Write the empirical formula

Using the simplest whole-number ratios obtained in step 3, the empirical formula for nicotine compound is C5H7N1. The empirical formula can be written as C5H7N.

Key concepts

Stoichiometry

Stoichiometry is a fundamental concept in chemistry that helps us understand the quantitative relationships between substances in chemical reactions. It's all about measuring and analyzing the amounts of reactants and products. In the context of calculating an empirical formula, stoichiometry is used to balance the ratios of atoms in a compound based on the number of moles.
This involves several key steps:

• First, convert the percentage composition of each element in a compound to grams. Assuming a 100g sample simplifies this step since the percentages align directly with grams.
• Next, calculate the number of moles of each element. This is done by dividing the mass of each element by its atomic weight.
• Finally, find the simplest whole number ratio of moles, which reveals the formula of the compound in its simplest form.

By understanding stoichiometry, we can accurately determine the relationships between the elements, which is crucial for formulating the empirical formula.

Elemental Analysis

Elemental analysis gives us insight into the composition of substances through quantitative examination of each element within the compound. It essentially tells us what percentage of the compound each element makes up.

For instance, in nicotine, elemental analysis shows us that it is composed of 74.0% carbon, 8.65% hydrogen, and 17.3% nitrogen by weight.
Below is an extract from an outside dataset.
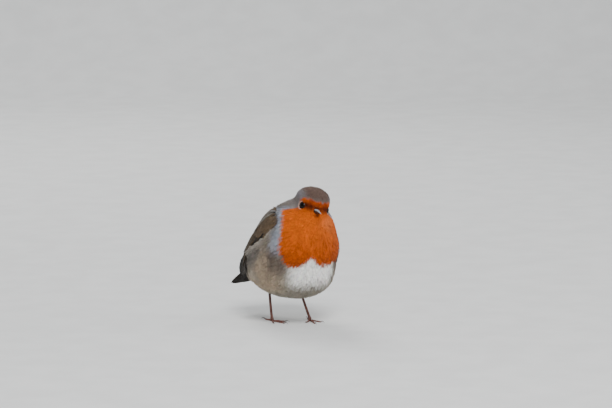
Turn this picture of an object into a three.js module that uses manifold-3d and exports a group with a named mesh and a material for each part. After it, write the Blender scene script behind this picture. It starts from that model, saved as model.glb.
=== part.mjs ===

Each of these percentages reflects the mass contributions of the individual elements in a compound.
The process involves:

• Analyzing a sample to determine the weight percentage of each element.
• Using this data to convert the percentage of each element to grams, as if the sample weighed exactly 100 grams.
• Sigificantly aiding in determining the compound's empirical formula by illustrating the composition in terms of elemental weights.

This analysis is crucial because it feeds directly into calculations needed for empirical formula determination.

Chemical Composition

Chemical composition refers to the proportion of different elements in a compound. Understanding this concept helps chemists determine the empirical and molecular formulas of a compound, which describe the types and numbers of atoms in the compound.

In the exercise with nicotine, the chemical composition was given in terms of percentages by weight—74.0% carbon, 8.65% hydrogen, and 17.3% nitrogen. These percentages imply the makeup of nicotine in terms of these elements. To simplify, we work with the assumption of 100 grams to directly translate percentages to grams, making our initial calculations much simpler for determining empirical formulas.
Knowing the chemical composition, one can calculate the empirical formula by finding the simplest whole number mole ratio of each element. This tells us not just the presence of specific elements in a compound but also how vastly each one contributes to the overall structure.

Molar Mass Calculation

Calculating the molar mass is a crucial step in many stoichiometric computations and helps us transition from mass values to mole values. This calculation is essential when converting the mass of an element in grams to the number of moles, which is a vital step in determining empirical formulas.

An element's molar mass is the mass of one mole of its atoms, usually in grams per mole (\[g/mol\]). For example, carbon has a molar mass of 12.0 g/mol, hydrogen 1.01 g/mol, and nitrogen 14.0 g/mol.
To find the molar mass:

• Divide the mass of each element by its atomic weight. For example, if you have 74 grams of carbon and the atomic weight is 12.0 g/mol, you calculate 74 / 12 = 6.17 moles of carbon.
• Apply this to hydrogen and nitrogen similarly, converting masses to moles using their respective atomic weights.

This process confirms how many moles of each element are in the compound, paving the way for calculating the empirical formula. It's a simple yet powerful tool that translates the language of mass into moles, which is the key currency in chemistry.